Social Security Disability: What You REALLY Need to Know about Qualifying
(DailyDig.com) – The federal government has programs in place to financially help those who are less fortunate. In some cases, people can’t afford to pay their bills, buy food, and qualify for the Supplemental Nutrition Assistance Program (SNAP), which allows them to purchase food with government allocated funds. People who cannot work due to disability may qualify for assistance through the Social Security Disability system, especially if they suffer from specific impairments.
Social Security Programs
The Social Security Administration (SSA) controls two programs that provide funding to people with disabilities. Supplemental Security Income (SSI) is for people with limited resources or income due to their disability and an inability to work full-time.

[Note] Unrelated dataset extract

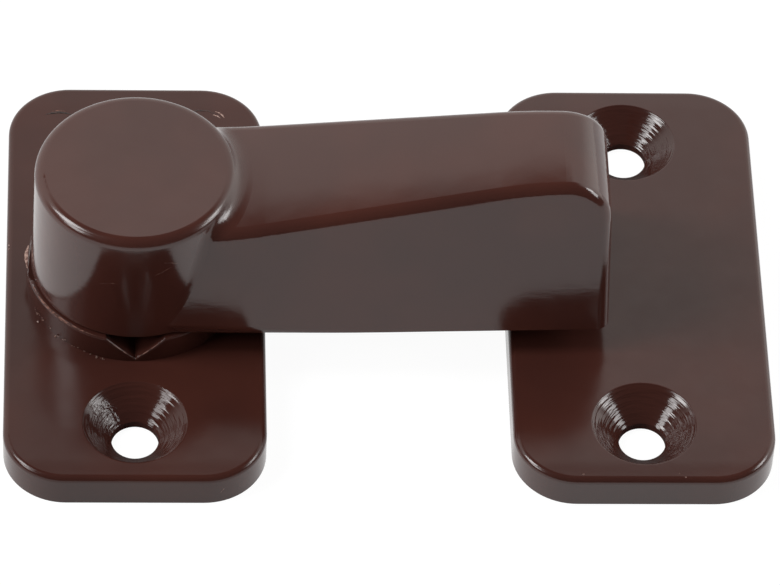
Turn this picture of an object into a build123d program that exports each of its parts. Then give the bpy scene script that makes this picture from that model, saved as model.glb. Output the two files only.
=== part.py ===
from build123d import *
import math
import os

# Turn button for a cupboard door or a window, with its keeper plate.
#
# A moulded base plate carries a low round boss with four notches in its rim. The turn
# button, a round head with a cranked lever, turns on a pin through the boss. A screw and
# a washer hold the pin from below, and a conical spring pulls the button down on the boss.
# The keeper plate is a loose second plate under the lever's tip.
#
# Millimetres, +Z up. The origin is on the pivot axis, in the plane of the surface that
# the plates are screwed to. The lever lies along +X and the screw holes along Y.

# Plates
plate_length = 50.0
plate_width = 25.0
plate_thickness = 3.5
plate_corner_radius = 6.0
plate_edge_radius = 0.6
keeper_distance = 48.4

# Screw holes in both plates
screw_hole_margin = 7.0
screw_hole_diameter = 4.5
countersink_diameter = 10.0
countersink_angle = 90.0
countersink_edge_radius = 0.15

# Boss on the base plate
boss_diameter = 21.0
boss_height = 2.8
boss_edge_radius = 0.25
notch_count = 4
notch_width = 5.6
notch_depth = 2.5
notch_length = 3.5
notch_edge_radius = 0.2

# Pocket under the boss, for the spring and the screw's head
pocket_diameter = 11.0
web_thickness = 2.1

# Round head of the turn button
button_gap = 0.25
knob_diameter = 20.1
knob_height = 12.9
knob_draft = 2.0
knob_edge_radius = 1.0

# Lever of the turn button: its crowned top starts a step below the head's top, then rises
lever_reach = 45.3
lever_side_setback = 0.1
lever_tip_width = 17.6
lever_step = 1.3
lever_rise = 4.6
lever_rise_start = 9.0
lever_tip_length = 7.8
lever_bend_radius = 40.0
lever_crown_radius = 70.0
lever_side_draft = 13.2
lever_end_draft = 1.5
lever_end_radius = 4.5
lever_edge_radius = 1.2
neck_radius = 2.0

# Hollow underside of the turn button
button_wall = 2.0
rib_thickness = 1.4
rib_setback = 0.6
rib_spacing = 11.0
hub_diameter = 9.0

# Pivot pin, its screw and its washer
pin_diameter = 6.0
pin_clearance = 0.08
screw_shank_diameter = 2.8
screw_length = 9.0
screw_tip_chamfer = 0.8
screw_head_diameter = 5.6
screw_head_height = 1.5
screw_head_round = 0.7
screw_head_recess = 0.35
screw_thread_clearance = 0.03
cross_recess_width = 0.8
cross_recess_span = 3.2
cross_recess_depth = 0.9
washer_diameter = 8.4
washer_thickness = 0.5
washer_clearance = 0.15

# Conical spring between the web and the washer
spring_wire = 0.6
spring_turns = 2.0
spring_top_radius = 4.55
spring_bottom_radius = 3.55
spring_clearance = 0.06

# How far a cut reaches past the face it opens, and a joined pin into its carrier
overlap = 1.0

# Sizes that follow from those above, the lever's heights from the button's lower face
screw_hole_pitch = plate_length - 2 * screw_hole_margin
lever_root_width = knob_diameter - 2 * lever_side_setback
lever_rise_end = lever_reach - lever_tip_length
lever_root_height = knob_height - lever_step
lever_tip_height = lever_root_height + lever_rise
boss_top = plate_thickness + boss_height
web_underside = boss_top - web_thickness
button_base = boss_top + button_gap
washer_bottom = screw_head_recess + screw_head_height
washer_top = washer_bottom + washer_thickness


def drop(angle):
    """Sideways step of a drafted wall for each unit of height."""
    return math.tan(math.radians(angle))


def plate_blank():
    """Rounded plate with its two countersunk screw holes, centred on the Z axis."""
    outline = RectangleRounded(plate_width, plate_length, plate_corner_radius)
    blank = extrude(outline, plate_thickness)
    rim = blank.faces().sort_by(Axis.Z)[-1].outer_wire().edges()
    blank = fillet(rim, plate_edge_radius)
    for side in (-1, 1):
        blank -= Pos(0, side * screw_hole_pitch / 2, 0) * screw_hole()
    lips = ShapeList()
    for wire in blank.faces().sort_by(Axis.Z)[-1].inner_wires():
        lips += wire.edges()
    return fillet(lips, countersink_edge_radius)


def screw_hole():
    """Countersunk hole, as the solid that is cut from a plate."""
    hole_radius = screw_hole_diameter / 2
    rim_radius = countersink_diameter / 2
    cone_height = (rim_radius - hole_radius) / drop(countersink_angle / 2)
    cone_bottom = plate_thickness - cone_height
    section = Polyline(
        (0, -overlap),
        (hole_radius, -overlap),
        (hole_radius, cone_bottom),
        (rim_radius, plate_thickness),
        (rim_radius, plate_thickness + overlap),
        (0, plate_thickness + overlap),
        close=True,
    )
    return revolve(Plane.XZ * make_face(section), Axis.Z)


def notch():
    """V notch at the boss's rim, on the +X side, as the solid that is cut away."""
    spread = notch_width / 2 * (notch_depth + overlap) / notch_depth
    section = Polyline(
        (0, boss_top - notch_depth),
        (spread, boss_top + overlap),
        (-spread, boss_top + overlap),
        close=True,
    )
    inner_end = boss_diameter / 2 - notch_length
    return Pos(inner_end, 0, 0) * extrude(Plane.YZ * make_face(section), notch_length + overlap)


def opens_notch(edge):
    """True for an edge where a notch opens to the boss's top or side."""
    middle = edge.position_at(0.5)
    inner_end = boss_diameter / 2 - notch_length
    off_end_wall = math.hypot(middle.X, middle.Y) > inner_end + notch_length / 4
    return off_end_wall and middle.Z > boss_top - notch_depth * 0.9


def boss():
    """Round boss with the notches in its rim."""
    disc = extrude(Circle(boss_diameter / 2), boss_top)
    disc = fillet(disc.edges().group_by(Axis.Z)[-1], boss_edge_radius)
    # The seam line of the round wall is turned to lie between two notches
    body = Rot(0, 0, 180 / notch_count) * disc
    for step in range(notch_count):
        body -= Rot(0, 0, 360 / notch_count * step) * notch()
    lips = ShapeList()
    for face in body.faces().filter_by(GeomType.PLANE):
        if 0.1 < face.normal_at().Z < 0.9:
            lips += face.edges().filter_by(opens_notch)
    return fillet(lips, notch_edge_radius)


def base_plate():
    """Plate with the notched boss, the bore for the pin and the pocket beneath."""
    body = plate_blank() + boss()
    body -= extrude(Circle(pocket_diameter / 2), web_underside)
    body -= extrude(Circle(pin_diameter / 2 + pin_clearance), boss_top)
    return body


def knob(inset=0.0):
    """Round head, drafted, or the hollow inside it when inset is the wall."""
    foot = Circle(knob_diameter / 2 - inset)
    head = extrude(foot, knob_height - inset, taper=knob_draft)
    if inset == 0:
        head = fillet(head.edges().group_by(Axis.Z)[-1], knob_edge_radius)
    return head


def lever_walls(inset):
    """Planes of the lever's two sides and its end, each facing outward."""
    narrowing = (lever_root_width - lever_tip_width) / 2 / lever_reach
    half_root = lever_root_width / 2 - inset
    walls = [Plane(origin=(lever_reach - inset, 0, 0), z_dir=(1, 0, drop(lever_end_draft)))]
    for side in (-1, 1):
        outward = (narrowing, side, drop(lever_side_draft))
        walls.append(Plane(origin=(0, side * half_root, 0), z_dir=outward))
    return walls


def lever_profile(inset):
    """Side view of the lever along its middle, as a face in the XZ plane."""
    root_height = lever_root_height - inset
    tip_height = lever_tip_height - inset
    far = lever_reach + overlap
    top = FilletPolyline(
        (0, root_height),
        (lever_rise_start, root_height),
        (lever_rise_end, tip_height),
        (far, tip_height),
        radius=lever_bend_radius,
    )
    rest = Polyline((far, tip_height), (far, -overlap), (0, -overlap), (0, root_height))
    return Plane.XZ * make_face([top, rest])


def lever(inset=0.0):
    """Cranked lever with drafted sides, or the hollow inside it when inset is the wall."""
    crown_axis = Axis((0, 0, lever_root_height - lever_crown_radius), (1, 0, 0))
    half_turn = math.degrees(math.asin(lever_root_width / 2 / lever_crown_radius)) + 1
    body = revolve(lever_profile(inset), crown_axis, 2 * half_turn)
    body = split(body.rotate(crown_axis, -half_turn), Plane.XY, keep=Keep.TOP)
    for wall in lever_walls(inset):
        body = split(body, wall, keep=Keep.BOTTOM)
    cross_edges = body.edges().filter_by(crosses_lever)
    body = fillet(cross_edges.sort_by(Axis.X)[-1], lever_end_radius - inset)
    if inset == 0:
        rim = ShapeList()
        for face in body.faces():
            if abs(face.normal_at().Y) > abs(face.normal_at().Z):
                rim += face.edges().filter_by(on_rim)
        body = fillet(rim, lever_edge_radius)
    return body


def crosses_lever(edge):
    """True for an edge that crosses the lever's top from side to side."""
    middle = edge.position_at(0.5)
    return abs(middle.Y) < lever_edge_radius / 10 and middle.Z > lever_root_height / 2


def on_rim(edge):
    """True for an edge of the lever's side that bounds its top or its end."""
    middle = edge.position_at(0.5)
    return middle.Z > lever_edge_radius / 2 and middle.X > lever_edge_radius / 2


def ribs():
    """Stiffening ribs left standing in the lever's hollow."""
    tall = lever_tip_height
    web = Box(lever_reach, rib_thickness, tall, align=(Align.MIN, Align.CENTER, Align.MIN))
    reach = knob_diameter / 2 + rib_spacing / 2
    while reach < lever_reach - rib_spacing / 2:
        cross = Box(rib_thickness, lever_root_width, tall, align=(Align.CENTER, Align.CENTER, Align.MIN))
        web += Pos(reach, 0, 0) * cross
        reach += rib_spacing
    return Pos(0, 0, rib_setback) * web


def turn_button():
    """One moulding: round head, cranked lever, hub and pivot pin, hollow beneath."""
    # The head's seam line is turned away from the lever, which keeps the neck's fillets sound
    head = Rot(0, 0, 180) * knob()
    arm = lever()
    outer = head + arm
    outer = fillet(new_edges(head, arm, combined=outer), neck_radius)
    hollow = knob(button_wall) + lever(button_wall)
    hub = extrude(Circle(hub_diameter / 2), knob_height)
    body = outer - (hollow - hub - ribs())
    body = Pos(0, 0, button_base) * body
    pin = Pos(0, 0, washer_top) * extrude(Circle(pin_diameter / 2), button_base - washer_top + overlap)
    body += pin
    bore_radius = screw_shank_diameter / 2 + screw_thread_clearance
    bore = extrude(Circle(bore_radius), screw_length + overlap)
    return body - Pos(0, 0, washer_top) * bore


def pivot_screw():
    """Pan head screw, driven up into the pin from below."""
    head = extrude(Circle(screw_head_diameter / 2), screw_head_height)
    head = fillet(head.edges().group_by(Axis.Z)[0], screw_head_round)
    slot = Box(cross_recess_span, cross_recess_width, cross_recess_depth * 2)
    head -= slot
    head -= Rot(0, 0, 90) * slot
    shank = Pos(0, 0, screw_head_height) * extrude(Circle(screw_shank_diameter / 2), screw_length)
    shank = chamfer(shank.edges().group_by(Axis.Z)[-1], screw_tip_chamfer)
    return Pos(0, 0, screw_head_recess) * (head + shank)


def washer():
    """Flat washer between the screw's head and the pin."""
    ring = Circle(washer_diameter / 2) - Circle(screw_shank_diameter / 2 + washer_clearance)
    return Pos(0, 0, washer_bottom) * extrude(ring, washer_thickness)


def spring():
    """Conical spring, wide end against the web, narrow end on the washer."""
    room = web_underside - washer_top
    rise = room - spring_wire - 2 * spring_clearance
    spread = spring_top_radius - spring_bottom_radius
    path = Helix(
        pitch=rise / spring_turns,
        height=rise,
        radius=spring_bottom_radius,
        cone_angle=math.degrees(math.atan2(spread, rise)),
    )
    start = path @ 0
    section = Plane(origin=start, z_dir=path % 0) * Circle(spring_wire / 2)
    coil = sweep(section, path=path, is_frenet=True)
    return Pos(0, 0, washer_top + spring_clearance + spring_wire / 2) * coil


def keeper_plate():
    """Loose plate that the lever's tip swings over."""
    return Pos(keeper_distance, 0, 0) * plate_blank()


pieces = {
    "base_plate": base_plate,
    "turn_button": turn_button,
    "pivot_screw": pivot_screw,
    "pivot_washer": washer,
    "detent_spring": spring,
    "keeper_plate": keeper_plate,
}

os.makedirs("parts", exist_ok=True)
for name, make in pieces.items():
    piece = make()
    export_step(piece, f"parts/{name}.step")
    print(name, "solids", len(piece.solids()), "volume", round(piece.volume, 1), "mm3")
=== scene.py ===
# %% [markdown]
# # A brown plastic turn button
# The object is a small catch for a cupboard door or a window. Two rounded plates are screwed
# down side by side. On the left one sits a round head with a thick cranked lever, and a turn
# of the lever over the right plate holds the door shut.
#
# The shapes come ready made as solids, all in one frame: metres, +Z up, the pivot axis at the
# origin and the lever along +X. This file adds what the solids lack: the moulded surface, the
# rings that the mould's cutter left in the screw holes, small flaws, the lamps and the camera.
# Run the cells from top to bottom. Each one prints what it made.

# %% Load the solids
import math
import random
import bpy
from mathutils import Matrix, Vector


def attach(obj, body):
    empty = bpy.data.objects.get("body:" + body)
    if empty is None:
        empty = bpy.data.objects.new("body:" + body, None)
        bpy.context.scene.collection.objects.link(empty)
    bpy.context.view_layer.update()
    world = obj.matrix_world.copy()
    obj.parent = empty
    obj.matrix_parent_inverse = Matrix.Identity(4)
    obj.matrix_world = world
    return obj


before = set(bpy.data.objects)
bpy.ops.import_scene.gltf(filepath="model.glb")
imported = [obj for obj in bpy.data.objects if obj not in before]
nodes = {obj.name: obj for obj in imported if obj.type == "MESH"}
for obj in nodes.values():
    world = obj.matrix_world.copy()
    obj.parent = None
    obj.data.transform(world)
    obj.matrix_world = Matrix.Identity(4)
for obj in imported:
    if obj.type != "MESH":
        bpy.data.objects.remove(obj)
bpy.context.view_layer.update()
MM = 0.001
print("solids:", sorted(nodes))

# %% [markdown]
# ## Sizes that the finishes follow
# The rings belong in the screw holes, and the crumbs lie round the boss, the raised disc under
# the head. So the finishes have to know where these are. The sizes are in millimetres, counted
# from the foot of the pivot axis. The distance between the plates is measured on the solids
# themselves, because the photographer could have laid them at any distance.

# %% Sizes
PLATE_TOP = 3.5
HOLE_FROM_MIDDLE = 18.0
HOLE_RADIUS = 2.25
CONE_RADIUS = 5.0
BOSS_RADIUS = 10.5
BOSS_TOP = PLATE_TOP + 2.8
base_left = nodes["base_plate"].bound_box[0][0]
keeper_left = nodes["keeper_plate"].bound_box[0][0]
PLATE_SPACING = round((keeper_left - base_left) / MM, 3)
print("plates", PLATE_SPACING, "mm apart, boss top at", BOSS_TOP, "mm")

# %% [markdown]
# ## The camera
# A catalogue picture like this one is taken from far away with a long lens, so that parallel
# edges stay nearly parallel. A camera is easy to place by hand, but hard to place exactly. Here
# it is given as a photographer would say it: how steeply it looks down, how far it is turned and
# tilted, how far off it stands and which point on the table it looks at. Blender's camera looks
# along its own -Z, with +Y up in the picture, so the three directions make its matrix.

# %% Place the camera
PICTURE_WIDTH = 780
FOCAL_PIXELS = 5917.65
LOOK_DOWN = math.radians(49.33)
LOOK_ASIDE = math.radians(4.11)
TILT = math.radians(-3.37)
STAND_OFF = 577.14 * MM
AIM = Vector((24.84, 1.29, 0)) * MM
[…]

Social Security Disability Insurance (SSDI) essentially “insures” disabled people by providing them with a monthly income determined by how much they’ve paid into Social Security via income taxes. In some cases, SSDI also covers disabled independents of those it insures.
The definition of disability is the same for both programs. According to the SSA, the law defines disabled people as individuals who can’t perform substantial, gainful activities for any reason, whether medical, physical, or mental.
The SSA lists several impairments that typically qualify people for their programs. It breaks the list into two sections: A, for adults, and B, for children.
- Musculoskeletal Disorders
- Special Senses and Speech
- Respiratory Disorders
- Cardiovascular System
- Digestive System
- Genitourinary Disorders
- Hematological Disorders
- Skin Disorders
- Endocrine Disorders
- Congenital Disorders Affecting Multiple Body Systems
- Neurological Disorders
- Mental Disorders
- Malignant Neoplastic Diseases (Cancer)
- Immune System Disorders
Applicants who meet the above criteria must be over the age of 18.
Part B contains a long list of other impairments that typically apply to children as well as all of the adult impairments listed in Part A. It also adds Low Birth Weight and Failure to Thrive. Part B applies only to people under the age of 18.
Qualifying for Disability
Note that simply having one of the conditions above isn’t necessarily a guarantee that someone will qualify for benefits. For a person to be eligible for SSI or SSDI, they need to meet a varying list of other requirements depending on which of the two programs they apply for. That list may include holding enough work credits, proving that their condition meets SSA disability program guidelines, having enough recent work.
SSA claims go through a series of local field offices, Disability Determination Services (DDS), and state agency programs. Applicants can appeal unfavorable determinations through an administrative law judge in the Social Security Administration Office of Hearing Operations or a DDS. It is possible to apply by phone, mail, in person, or even online.